Classifier Guidance에서 Negative Prompt까지, 조건부 생성의 수학

외부 분류기의 gradient로 시작해 CFG의 implicit classifier, cross-attention, negative prompt의 compositional score까지 — 조건부 diffusion의 통일된 수학 구조를 추적한다.

기본 diffusion model은 $p(x)$ 를 학습한다. “이 클래스의 이미지”나 “이 텍스트에 맞는 이미지”를 생성하려면 $p(x|y)$ 로 넘어가야 한다. 이 챕터에서 다루는 네 주제 — classifier guidance, CFG, cross-attention, negative prompt — 는 모두 같은 질문에 대한 답이다. score function을 어떻게 조건부 방향으로 조종하는가?

출발점: Bayes’ rule과 score 분해

Classifier guidance (Dhariwal & Nichol 2021)의 핵심은 Bayes’ rule을 score 공간으로 끌어오는 것이다.

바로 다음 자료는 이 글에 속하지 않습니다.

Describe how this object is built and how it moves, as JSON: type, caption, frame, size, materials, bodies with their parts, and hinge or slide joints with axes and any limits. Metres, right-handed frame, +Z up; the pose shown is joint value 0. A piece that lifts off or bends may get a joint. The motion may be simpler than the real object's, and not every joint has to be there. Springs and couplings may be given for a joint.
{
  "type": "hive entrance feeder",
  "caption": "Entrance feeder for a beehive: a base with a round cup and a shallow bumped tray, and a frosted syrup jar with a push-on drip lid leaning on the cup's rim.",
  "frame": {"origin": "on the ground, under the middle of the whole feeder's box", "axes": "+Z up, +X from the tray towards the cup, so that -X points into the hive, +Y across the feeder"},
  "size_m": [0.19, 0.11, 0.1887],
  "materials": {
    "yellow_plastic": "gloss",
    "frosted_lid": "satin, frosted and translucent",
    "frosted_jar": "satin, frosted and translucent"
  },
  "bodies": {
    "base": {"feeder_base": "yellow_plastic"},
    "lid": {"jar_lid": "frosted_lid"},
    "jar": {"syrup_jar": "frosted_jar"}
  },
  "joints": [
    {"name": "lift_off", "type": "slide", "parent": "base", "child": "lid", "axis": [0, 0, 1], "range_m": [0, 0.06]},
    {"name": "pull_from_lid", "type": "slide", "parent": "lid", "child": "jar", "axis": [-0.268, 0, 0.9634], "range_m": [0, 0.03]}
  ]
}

\nabla_{x_t} \log p(x_t | y) = \nabla_{x_t} \log p(x_t) + \nabla_{x_t} \log p(y | x_t)

첫 항은 unconditional score, 둘째 항은 분류기의 gradient다. 이를 reverse SDE에 대입하면 augmented score를 얻는다.

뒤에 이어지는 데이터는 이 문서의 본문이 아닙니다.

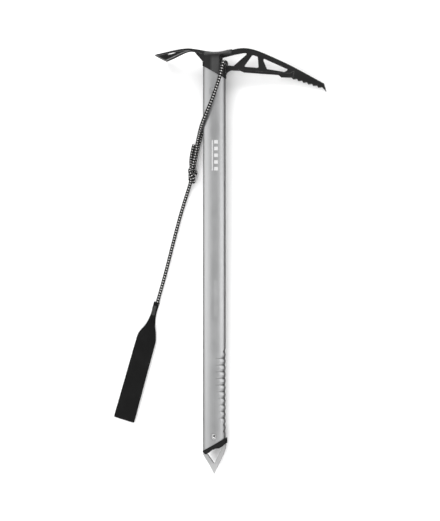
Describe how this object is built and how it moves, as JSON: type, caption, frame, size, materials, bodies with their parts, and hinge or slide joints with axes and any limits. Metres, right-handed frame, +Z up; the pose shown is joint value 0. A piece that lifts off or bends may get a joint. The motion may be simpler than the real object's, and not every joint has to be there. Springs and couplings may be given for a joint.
{
  "type": "ice axe",
  "caption": "Mountaineering ice axe with a toothed pick, an adze, an oval shaft, a spike with an eye, and a cord leash with a wrist strap, laid on its side.",
  "frame": {"origin": "on the floor below the middle of the whole object's box", "axes": "+Y along the shaft from the spike to the head, +X towards the pick, +Z up from the floor that the axe lies on"},
  "size_m": [0.3226, 0.6065, 0.0566],
  "materials": {
    "head_steel": "satin black coating on forged steel",
    "shaft_alloy": "bead-blasted and anodised",
    "rivet_steel": "bright",
    "plug_plastic": "moulded",
    "spike_steel": "satin",
    "cord_braid": "black braid with light flecks",
    "webbing": "woven",
    "thread": "bonded thread"
  },
  "bodies": {
    "axe": {"head": "head_steel", "shaft": "shaft_alloy", "head_rivet": "rivet_steel", "end_plug": "plug_plastic", "spike": "spike_steel", "spike_rivet": "rivet_steel", "leash_cord": "cord_braid", "leash_knot": "cord_braid", "leash_tail": "cord_braid"},
    "leash_end": {"leash_strand": "cord_braid", "wrist_strap": "webbing", "strap_bartack": "thread"}
  },
  "joints": [
    {"name": "leash_swing", "type": "hinge", "parent": "axe", "child": "leash_end", "pos_m": [-0.0372, 0.1247, 0.0067], "axis": [0, 0, 1], "range_deg": [-60, 12]}
  ]
}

\tilde{s}_\theta(x_t, y, t) = s_\theta(x_t, t) + s \cdot \nabla_{x_t} \log p_\phi(y | x_t)

여기서 $s > 0$ 는 guidance scale이다. 직관적으로, 각 denoising step에서 두 힘이 동시에 작용한다. 무조건 score는 데이터 분포 전반으로, 분류기 gradient는 클래스 $y$ 에 유리한 방향으로.

⚠ Classifier Guidance의 한계

분류기 $p_\phi(y|x_t)$ 는 noisy 이미지에서 학습해야 한다. clean image classifier를 그대로 쓰면 high-noise regime ( $t$ 클 때)에서 gradient가 신뢰할 수 없어진다. 또한 diffusion model과 분류기를 별도로 학습해야 하는 비용이 따른다.

CFG: 분류기 없는 암묵적 guidance

Ho & Salimans (2022)는 분류기를 없애는 대신 모델 자신이 두 분포를 동시에 학습하도록 했다. 학습 중 확률 $\pi_{\text{drop}}$ 로 조건 $c$ 를 null token $\emptyset$ 으로 교체한다. 그러면 inference에서 두 예측의 차이가 implicit classifier 역할을 한다.

\tilde{\epsilon}_\theta(x_t, c, w) = (1+w)\,\epsilon_\theta(x_t, c) - w\,\epsilon_\theta(x_t, \emptyset)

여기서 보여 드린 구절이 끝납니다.